Miller's piece had all of the knowledge, nuance and humanity that Epstein's lacked. The only things the two men agreed about were that “nobody seems to know why homosexuality happens” and “the great fear is that a son will turn out to be homosexual,” as Miller put it. But the gay writer added, “Not all mothers are afraid that their sons will be homosexuals. Everywhere among us are those dominant ladies who welcome homosexuality in their sons. That way the mothers know they won't lose them to another woman.”

Miller described himself as a bookish youth who “read about sensitive boys, odd boys, boys who were lonely and misunderstood, boys who really didn't care all that much for baseball, boys who were teased by their classmates … but for years nobody in any of the books I read was ever tortured by the strange fantasies that tore at me.” As an adult, he was a closeted liberal who belonged to twenty-two organizations devoted to improving the lot of the world's outcasts; homosexuals were the only group he “never spoke up for.” He recalled the silence of the ACLU in the fifties when gay people were being fired from “all kinds of government posts. … And the most silent of all was a closet queen who was a member of the board of directors, myself.”

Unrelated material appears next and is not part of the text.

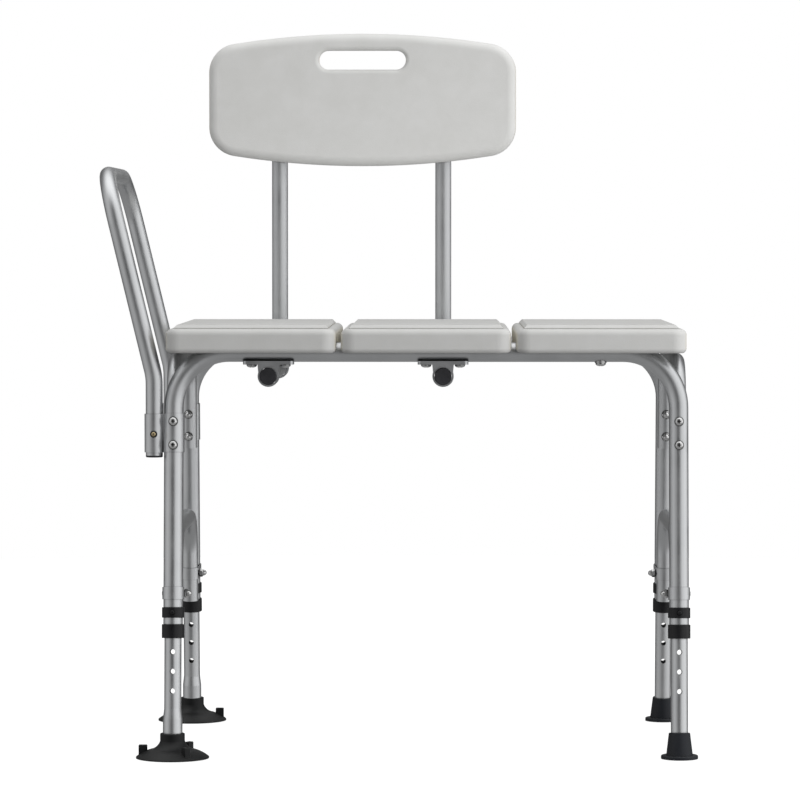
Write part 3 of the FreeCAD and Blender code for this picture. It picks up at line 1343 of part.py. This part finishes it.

He displeased some young activists by saying he would have preferred to have been straight. But the piece still represented a tremendous leap forward, simply because it did so much to humanize the homosexual's predicament. During the next ten months Miller received more than two thousand letters, including one from an American army installation in Germany: “I was on leave in Paris and a French boy gave [your article] to me … I read it, after which I burned it. … Thank you, though, just seeing something like that in print has meant more to me than you can rightly imagine.”

Miller said the most common themes from his correspondents were “nothing I have ever read has helped as much to restore my own self-respect” and “so much of what you have to say I have experienced myself and have rarely been able to trust anyone to ‘let go.'”

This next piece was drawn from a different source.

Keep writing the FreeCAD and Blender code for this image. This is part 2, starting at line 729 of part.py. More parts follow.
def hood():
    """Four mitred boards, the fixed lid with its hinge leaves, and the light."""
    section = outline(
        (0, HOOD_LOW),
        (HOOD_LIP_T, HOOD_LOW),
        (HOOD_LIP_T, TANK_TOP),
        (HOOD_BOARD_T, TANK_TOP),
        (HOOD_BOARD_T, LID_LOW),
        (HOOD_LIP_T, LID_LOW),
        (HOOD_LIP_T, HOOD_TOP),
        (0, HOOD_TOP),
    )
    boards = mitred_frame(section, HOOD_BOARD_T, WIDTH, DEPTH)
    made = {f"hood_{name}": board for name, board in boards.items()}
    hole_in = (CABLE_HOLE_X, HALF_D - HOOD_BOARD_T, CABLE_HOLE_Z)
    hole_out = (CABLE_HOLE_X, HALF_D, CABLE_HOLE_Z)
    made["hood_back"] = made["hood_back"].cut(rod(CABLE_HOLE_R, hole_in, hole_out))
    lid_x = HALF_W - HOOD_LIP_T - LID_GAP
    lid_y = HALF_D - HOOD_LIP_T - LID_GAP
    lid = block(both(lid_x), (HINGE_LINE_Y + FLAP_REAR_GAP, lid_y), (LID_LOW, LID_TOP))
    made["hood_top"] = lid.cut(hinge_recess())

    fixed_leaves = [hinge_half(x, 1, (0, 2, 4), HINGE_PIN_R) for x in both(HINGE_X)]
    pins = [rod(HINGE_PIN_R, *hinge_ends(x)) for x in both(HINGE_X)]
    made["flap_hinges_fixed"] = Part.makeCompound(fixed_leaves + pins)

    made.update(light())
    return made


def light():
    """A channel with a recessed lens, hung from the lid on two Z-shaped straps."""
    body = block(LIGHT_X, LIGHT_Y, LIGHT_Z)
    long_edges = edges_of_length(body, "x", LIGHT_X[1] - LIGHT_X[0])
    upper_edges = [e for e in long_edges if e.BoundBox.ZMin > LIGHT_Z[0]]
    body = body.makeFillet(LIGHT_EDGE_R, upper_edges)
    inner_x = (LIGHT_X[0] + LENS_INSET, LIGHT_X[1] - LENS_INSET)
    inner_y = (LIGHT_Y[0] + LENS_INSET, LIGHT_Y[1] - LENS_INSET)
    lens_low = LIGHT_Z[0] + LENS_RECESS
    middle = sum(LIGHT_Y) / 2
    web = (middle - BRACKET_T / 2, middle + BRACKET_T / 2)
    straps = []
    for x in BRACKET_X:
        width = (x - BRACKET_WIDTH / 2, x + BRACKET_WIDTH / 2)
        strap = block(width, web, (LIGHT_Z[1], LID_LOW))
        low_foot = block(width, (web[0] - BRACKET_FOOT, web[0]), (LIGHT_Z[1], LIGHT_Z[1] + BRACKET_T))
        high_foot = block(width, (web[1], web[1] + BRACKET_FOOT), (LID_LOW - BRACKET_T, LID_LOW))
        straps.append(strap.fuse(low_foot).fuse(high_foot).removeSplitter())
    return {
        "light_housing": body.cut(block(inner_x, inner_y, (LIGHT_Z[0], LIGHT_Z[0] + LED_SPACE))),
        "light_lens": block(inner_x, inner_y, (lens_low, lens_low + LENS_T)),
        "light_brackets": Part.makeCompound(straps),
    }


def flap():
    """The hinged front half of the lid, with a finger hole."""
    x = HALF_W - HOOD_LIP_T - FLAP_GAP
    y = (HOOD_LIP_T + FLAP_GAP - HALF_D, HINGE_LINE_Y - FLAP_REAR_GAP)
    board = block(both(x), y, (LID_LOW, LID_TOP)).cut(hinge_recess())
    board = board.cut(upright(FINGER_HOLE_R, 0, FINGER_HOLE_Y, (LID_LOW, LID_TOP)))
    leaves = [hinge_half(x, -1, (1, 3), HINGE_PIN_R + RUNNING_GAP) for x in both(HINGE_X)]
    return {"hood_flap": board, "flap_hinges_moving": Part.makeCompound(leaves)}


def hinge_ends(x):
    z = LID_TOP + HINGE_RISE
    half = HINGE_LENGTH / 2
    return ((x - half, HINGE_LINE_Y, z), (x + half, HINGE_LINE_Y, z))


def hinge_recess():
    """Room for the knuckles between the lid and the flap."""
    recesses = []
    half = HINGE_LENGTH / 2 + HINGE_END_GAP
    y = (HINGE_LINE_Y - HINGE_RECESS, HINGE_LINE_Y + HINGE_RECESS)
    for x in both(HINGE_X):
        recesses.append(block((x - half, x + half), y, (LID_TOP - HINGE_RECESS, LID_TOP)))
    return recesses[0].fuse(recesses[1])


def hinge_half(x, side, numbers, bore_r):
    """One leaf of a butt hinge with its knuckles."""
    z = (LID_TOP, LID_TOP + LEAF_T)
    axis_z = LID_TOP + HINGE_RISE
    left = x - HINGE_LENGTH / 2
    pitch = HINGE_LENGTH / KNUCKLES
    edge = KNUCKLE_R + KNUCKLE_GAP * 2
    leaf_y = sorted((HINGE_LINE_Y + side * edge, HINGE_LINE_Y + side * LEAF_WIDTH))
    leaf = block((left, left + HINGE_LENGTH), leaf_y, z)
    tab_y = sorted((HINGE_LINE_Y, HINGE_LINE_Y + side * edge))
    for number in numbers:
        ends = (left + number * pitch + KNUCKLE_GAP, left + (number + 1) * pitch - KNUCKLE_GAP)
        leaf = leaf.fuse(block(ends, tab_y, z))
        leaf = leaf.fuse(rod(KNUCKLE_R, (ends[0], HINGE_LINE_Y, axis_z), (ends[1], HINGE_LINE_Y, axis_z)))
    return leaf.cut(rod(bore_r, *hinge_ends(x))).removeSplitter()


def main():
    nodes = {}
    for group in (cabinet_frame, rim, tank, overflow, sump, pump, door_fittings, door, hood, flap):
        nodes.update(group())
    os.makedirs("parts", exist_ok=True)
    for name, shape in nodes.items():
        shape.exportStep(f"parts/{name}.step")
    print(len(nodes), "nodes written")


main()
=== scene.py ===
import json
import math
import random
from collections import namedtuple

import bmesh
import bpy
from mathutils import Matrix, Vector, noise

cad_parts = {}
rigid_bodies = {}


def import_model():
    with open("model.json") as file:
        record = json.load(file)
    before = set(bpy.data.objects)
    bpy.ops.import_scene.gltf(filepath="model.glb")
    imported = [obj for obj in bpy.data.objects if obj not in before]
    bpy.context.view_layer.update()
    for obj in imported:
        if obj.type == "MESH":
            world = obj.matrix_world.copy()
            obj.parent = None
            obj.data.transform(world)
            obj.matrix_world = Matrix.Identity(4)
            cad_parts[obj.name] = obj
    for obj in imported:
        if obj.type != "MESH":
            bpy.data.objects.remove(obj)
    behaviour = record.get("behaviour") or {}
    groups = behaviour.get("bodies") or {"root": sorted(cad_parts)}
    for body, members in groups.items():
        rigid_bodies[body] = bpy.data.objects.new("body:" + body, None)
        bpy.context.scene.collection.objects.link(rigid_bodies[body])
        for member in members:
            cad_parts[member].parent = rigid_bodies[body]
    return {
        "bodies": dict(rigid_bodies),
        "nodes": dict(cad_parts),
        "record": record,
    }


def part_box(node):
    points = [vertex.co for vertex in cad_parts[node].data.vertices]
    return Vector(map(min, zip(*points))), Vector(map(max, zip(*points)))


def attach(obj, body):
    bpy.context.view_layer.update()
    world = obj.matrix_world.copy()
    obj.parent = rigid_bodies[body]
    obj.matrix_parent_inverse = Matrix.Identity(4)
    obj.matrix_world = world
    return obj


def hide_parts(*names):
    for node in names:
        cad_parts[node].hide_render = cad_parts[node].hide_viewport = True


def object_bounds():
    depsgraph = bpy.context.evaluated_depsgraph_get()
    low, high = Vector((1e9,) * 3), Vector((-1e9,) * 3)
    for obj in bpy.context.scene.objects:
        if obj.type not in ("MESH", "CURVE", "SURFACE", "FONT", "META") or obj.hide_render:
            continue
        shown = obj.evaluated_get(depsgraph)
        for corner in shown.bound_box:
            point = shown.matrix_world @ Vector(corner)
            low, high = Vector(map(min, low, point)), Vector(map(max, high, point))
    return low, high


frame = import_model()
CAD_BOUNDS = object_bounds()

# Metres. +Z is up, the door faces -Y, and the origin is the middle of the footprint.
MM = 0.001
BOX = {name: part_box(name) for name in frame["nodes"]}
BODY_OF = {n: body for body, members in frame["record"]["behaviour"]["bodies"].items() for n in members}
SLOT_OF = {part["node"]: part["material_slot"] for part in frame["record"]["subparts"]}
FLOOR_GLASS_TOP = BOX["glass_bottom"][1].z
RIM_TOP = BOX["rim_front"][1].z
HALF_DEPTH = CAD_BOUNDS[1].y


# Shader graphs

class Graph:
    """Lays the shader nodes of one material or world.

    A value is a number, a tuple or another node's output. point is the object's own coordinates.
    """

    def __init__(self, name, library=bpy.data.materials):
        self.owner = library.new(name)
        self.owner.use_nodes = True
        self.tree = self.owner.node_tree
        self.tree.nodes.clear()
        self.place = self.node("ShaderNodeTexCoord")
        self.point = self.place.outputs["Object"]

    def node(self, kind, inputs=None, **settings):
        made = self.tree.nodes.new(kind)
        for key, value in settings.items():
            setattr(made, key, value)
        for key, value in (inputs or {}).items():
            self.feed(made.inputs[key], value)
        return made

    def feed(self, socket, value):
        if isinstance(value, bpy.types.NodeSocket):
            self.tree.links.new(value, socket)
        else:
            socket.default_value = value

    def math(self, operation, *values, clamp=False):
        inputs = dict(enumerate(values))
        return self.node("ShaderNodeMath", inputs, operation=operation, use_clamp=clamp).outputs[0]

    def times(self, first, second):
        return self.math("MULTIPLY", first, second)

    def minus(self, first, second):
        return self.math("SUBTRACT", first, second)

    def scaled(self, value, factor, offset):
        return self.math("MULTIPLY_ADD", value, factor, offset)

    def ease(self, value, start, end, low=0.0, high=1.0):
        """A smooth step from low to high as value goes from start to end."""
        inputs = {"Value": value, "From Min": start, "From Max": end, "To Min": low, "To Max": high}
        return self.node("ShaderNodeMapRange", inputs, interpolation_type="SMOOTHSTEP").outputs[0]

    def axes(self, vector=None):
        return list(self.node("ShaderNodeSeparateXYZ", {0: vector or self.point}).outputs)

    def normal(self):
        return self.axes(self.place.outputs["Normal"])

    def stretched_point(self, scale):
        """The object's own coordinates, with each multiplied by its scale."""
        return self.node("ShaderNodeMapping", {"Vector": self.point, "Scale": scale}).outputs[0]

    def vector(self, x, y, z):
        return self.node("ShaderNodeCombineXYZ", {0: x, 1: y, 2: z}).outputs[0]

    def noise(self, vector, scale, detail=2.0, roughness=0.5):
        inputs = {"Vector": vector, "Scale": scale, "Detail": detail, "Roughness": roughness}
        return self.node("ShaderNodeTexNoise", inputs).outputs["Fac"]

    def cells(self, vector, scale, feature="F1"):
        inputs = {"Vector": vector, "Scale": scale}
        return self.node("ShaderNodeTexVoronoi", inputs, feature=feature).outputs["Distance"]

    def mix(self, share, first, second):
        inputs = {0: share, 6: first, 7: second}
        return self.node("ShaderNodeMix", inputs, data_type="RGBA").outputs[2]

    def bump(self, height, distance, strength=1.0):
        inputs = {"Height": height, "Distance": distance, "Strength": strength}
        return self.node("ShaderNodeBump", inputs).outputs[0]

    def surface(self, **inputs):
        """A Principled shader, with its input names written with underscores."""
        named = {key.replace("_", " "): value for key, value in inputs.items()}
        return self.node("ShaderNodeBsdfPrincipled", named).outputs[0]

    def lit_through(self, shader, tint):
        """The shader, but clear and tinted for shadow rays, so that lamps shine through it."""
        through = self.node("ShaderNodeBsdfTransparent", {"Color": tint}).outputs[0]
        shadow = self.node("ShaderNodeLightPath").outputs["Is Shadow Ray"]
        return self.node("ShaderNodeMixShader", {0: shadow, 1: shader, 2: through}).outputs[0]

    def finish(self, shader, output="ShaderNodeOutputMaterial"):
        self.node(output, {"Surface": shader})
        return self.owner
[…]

A “great many” straight readers realized for the first time “that homosexuals were people, too, with feelings, just like anybody else.” Most telling was the reader who suddenly felt all the guilt that Epstein had specifically disavowed: “I've always reacted with horror and indignation at words like ‘Kike, Dago, Spic, Nigger, Pollack,' and yet for every time I've said homosexual, I've said ‘fag' a thousand times. You've made me wonder how I could have believed that I had modeled my life on the dignity of man while being so cruel, so thoughtless to so many.”

To placate the young activists who were upset because he had said that he would have preferred to be straight, Miller explained in his follow-up article: “The assumption seems to have been that I consider straightness more virtuous, somehow superior. That is not what I meant. I meant that in this place and time, indeed in most others since the Hellenic Age … being straight is easier.” But even that sentiment was one that very few of the new young activists agreed with.